◆ **Dataset excerpts**
────

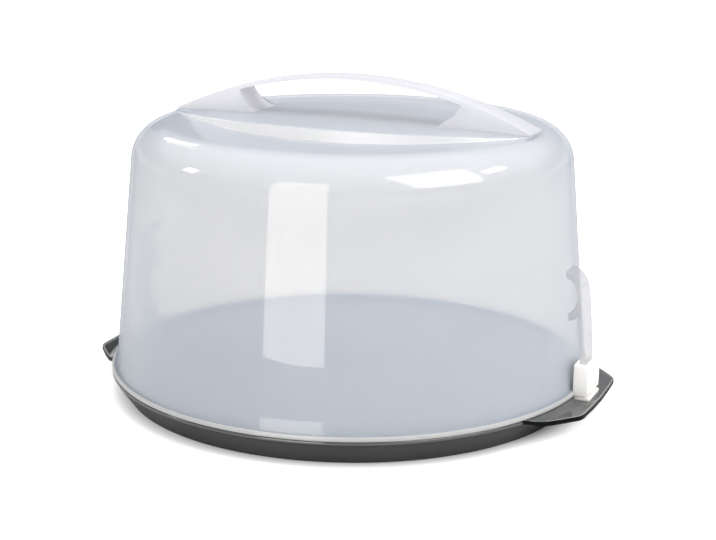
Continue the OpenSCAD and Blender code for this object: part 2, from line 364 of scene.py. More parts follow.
def milky(name, haze, tint, rough=0.02, passing=(1.0, 0.985, 0.962), dense_lit_below=0.0):
    """Clear milky plastic. Part of the light scatters, by the haze. The rest goes straight
    through in the passing colour, less at a slant, where its way in the wall is longer. The
    skin mirrors more the flatter it is seen. Below a height it can be dense, and pale with painted
    light against the shade there."""
    mat, tree, out = new_material(name)
    link = tree.links.new
    front = add(tree, "ShaderNodeBsdfPrincipled", Roughness=0.6)
    front.inputs["Specular IOR Level"].default_value = 0.0
    through = tree.nodes.new("ShaderNodeBsdfTranslucent")
    body = add(tree, "ShaderNodeMixShader", Fac=BACK_SHARE)
    link(front.outputs["BSDF"], body.inputs[1])
    link(through.outputs["BSDF"], body.inputs[2])
    drift = noise_at(tree, CLOUD_SCALE, 3.0)
    low = tuple(c * CLOUD_SHADE for c in tint)
    colour = ramp(tree, drift.outputs["Fac"], low, tint)
    link(colour.outputs["Color"], front.inputs["Base Color"])
    link(colour.outputs["Color"], through.inputs["Color"])
    slant = add(tree, "ShaderNodeLayerWeight", Blend=0.5)
    passed = add(tree, "ShaderNodeMix", data_type="RGBA", blend_type="MULTIPLY")
    passed.inputs[0].default_value = 1.0
    passed.inputs[7].default_value = (*passing, 1)
    link(curve_of(tree, slant.outputs["Facing"], THROUGH), passed.inputs[6])
    clear = add(tree, "ShaderNodeBsdfTransparent")
    link(passed.outputs[2], clear.inputs["Color"])
    cloud = add(tree, "ShaderNodeMapRange", To_Min=haze[0], To_Max=haze[1])
    link(drift.outputs["Fac"], cloud.inputs["Value"])
    share = cloud.outputs["Result"]
    if dense_lit_below:
        coords = tree.nodes.new("ShaderNodeTexCoord")
        split = tree.nodes.new("ShaderNodeSeparateXYZ")
        link(coords.outputs["Object"], split.inputs["Vector"])
        foot = add(tree, "ShaderNodeMapRange", To_Min=1.0, To_Max=0.0)
        foot.inputs["From Min"].default_value = dense_lit_below
        foot.inputs["From Max"].default_value = dense_lit_below + DENSE_LIT_FADE
        link(split.outputs["Z"], foot.inputs["Value"])
        most = add(tree, "ShaderNodeMath", operation="MAXIMUM")
        link(share, most.inputs[0])
        link(foot.outputs["Result"], most.inputs[1])
        share = most.outputs["Value"]
        # painted light: the socket's pocket would shade this part grey
        painted_pale = add(tree, "ShaderNodeMix", data_type="RGBA")
        painted_pale.inputs[7].default_value = (*DENSE_PAINTED_LIGHT, 1)
        link(foot.outputs["Result"], painted_pale.inputs[0])
        link(colour.outputs["Color"], painted_pale.inputs[6])
        link(painted_pale.outputs[2], front.inputs["Base Color"])
    inside = add(tree, "ShaderNodeMixShader")
    link(share, inside.inputs["Fac"])
    link(clear.outputs["BSDF"], inside.inputs[1])
    link(body.outputs["Shader"], inside.inputs[2])
    skin = add(tree, "ShaderNodeBsdfGlossy", Roughness=rough)
    ripple = noise_at(tree, RIPPLE_SCALE, 1.0)
    wave = bump_from(tree, ripple.outputs["Fac"], RIPPLE, RIPPLE_DEPTH)
    link(wave.outputs["Normal"], skin.inputs["Normal"])
    mix = add(tree, "ShaderNodeMixShader")
    link(curve_of(tree, slant.outputs["Facing"], MIRROR), mix.inputs["Fac"])
    link(inside.outputs["Shader"], mix.inputs[1])
    link(skin.outputs["BSDF"], mix.inputs[2])
    link(mix.outputs["Shader"], out.inputs["Surface"])
    return mat


FINE = 1600.0  # grain of the tray's skin
# Near black, darker than the tray's plastic: painted shade in the groove under the rim, on the
# sole and on the ears' edges and undersides
SHADE_EDGE_MAT = moulded(
    "tray_edge_painted_shade", rgb(9, 9, 9), rgb(13, 13, 13), rough=(0.4, 0.5), grain=FINE, spec=0.06
)
# Lighter grey than the tray's plastic: a painted highlight along the ears' raised lip
LIP_HIGHLIGHT_MAT = moulded(
    "tray_lip_painted_highlight", rgb(110, 110, 110), rgb(122, 122, 122), rough=(0.2, 0.3), grain=FINE
)
SKIRT_MAT = moulded(
    "tray_grey_skirt", rgb(60, 60, 59), rgb(68, 68, 67), rough=(0.5, 0.6), grain=FINE, spec=0.15
)
TRAY_MAT = moulded(
    "tray_dark_grey", rgb(62, 63, 64), rgb(70, 71, 72), rough=(0.05, 0.09), grain=FINE, spec=0.85
)
HINGE_MAT = moulded(
    "hinge_white",
    rgb(254, 251, 243),
    rgb(255, 252, 246),
    rough=(0.30, 0.38),
    round_edge=0.0012,
    depth=0.006,
)
PIN_MAT = moulded(
    "pin_steel", rgb(196, 196, 198), rgb(208, 208, 210), rough=(0.25, 0.32), bump=0.03, metal=1.0
)
LID_MAT = milky(
    "lid_milky_clear", haze=(0.40, 0.45), tint=rgb(222, 232, 247), passing=(1.0, 0.945, 0.86)
)
GRIP_MAT = milky("lid_milky_grip", haze=(0.70, 0.78), tint=rgb(225, 225, 230))
ARM_MAT = milky("lid_milky_arm", haze=(0.45, 0.52), tint=rgb(188, 190, 197), dense_lit_below=0.036)
# Paler and more milky than the lid: a painted highlight on the lens's steep edge
STEP_HIGHLIGHT_MAT = milky("lid_milky_step_painted_highlight", haze=(0.62, 0.68), tint=rgb(240, 241, 244), rough=0.25)
BEAD_MAT = milky("lid_milky_bead", haze=(0.75, 0.80), tint=rgb(226, 226, 224), rough=0.15)


def dress(obj, mat):
    """Puts one material on an object."""
    if obj.data.materials:
        for place in obj.material_slots:
            place.link = "OBJECT"
            place.material = mat
    else:
        obj.data.materials.append(mat)
    return obj


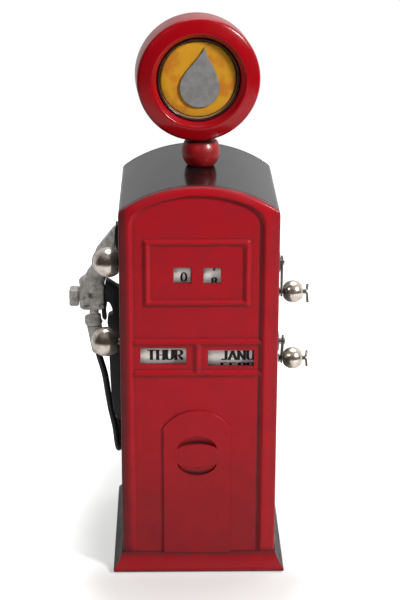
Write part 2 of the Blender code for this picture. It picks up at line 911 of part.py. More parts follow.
def knob(name, z):
    """A ball knob on the left end of an axle; its flat faces the wall."""
    seat = knob_radius - knob_cut
    outside = ball_profile(knob_radius, seat, knob_radius, 10)
    outside[0] = (0.0, knob_radius)
    floor = knob_bore_depth - seat
    profile = [*outside, (bore_radius, -seat), (bore_radius, floor), (0.0, floor)]
    centre = (knob_seat(name) - seat, axle_y, z)
    return turned(name + "_knob", "nickel", profile, centre, (-1, 0, 0), 20)


def crank(name, z):
    """An arm that hangs from its axle, wide there and narrow at the pin."""
    pin_end = (0.0, -crank_length[name])
    outline = arc((0.0, 0.0), crank_axle_end, -8, 188, 12) + arc(pin_end, crank_pin_end, 188, 352, 10)
    holes = [arc((0.0, 0.0), bore_radius, 0, 330, 11), arc(pin_end, bead_bore, 0, 330, 11)]
    outlines = [outline, *holes]
    arm = plate(name + "_crank", "nickel", outlines, crank_thickness, "YZ", (0, 0, 0))
    arm.location = (crank_start_x[name] + crank_thickness / 2, axle_y, z)
    arm.rotation_euler = (crank_turn[name], 0, 0)
    return arm


def crank_tip(name, z):
    """The centre of the pin, in Y and Z."""
    y = axle_y + crank_length[name] * math.sin(crank_turn[name])
    return y, z - crank_length[name] * math.cos(crank_turn[name])


def bead_x(name):
    """The bead's centre: its inner flat stands beside the crank arm."""
    return crank_start_x[name] + crank_thickness + gap + bead_ball_radius - bead_flat


def bead(name, z):
    y, tip_z = crank_tip(name, z)
    cut_at = bead_ball_radius - bead_flat
    outside = ball_profile(bead_ball_radius, cut_at, cut_at, 8)
    profile = [*outside, (bead_bore, -cut_at), (bead_bore, cut_at)]
    return turned(name + "_bead", "nickel", profile, (bead_x(name), y, tip_z), "X", 18, closed=True)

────

◆ **Exercise objective**
Report each line in the preceding entries that holds the string "Blender".

◆ **The solution**
Continue the OpenSCAD and Blender code for this object: part 2, from line 364 of scene.py. More parts follow.
Write part 2 of the Blender code for this picture. It picks up at line 911 of part.py. More parts follow.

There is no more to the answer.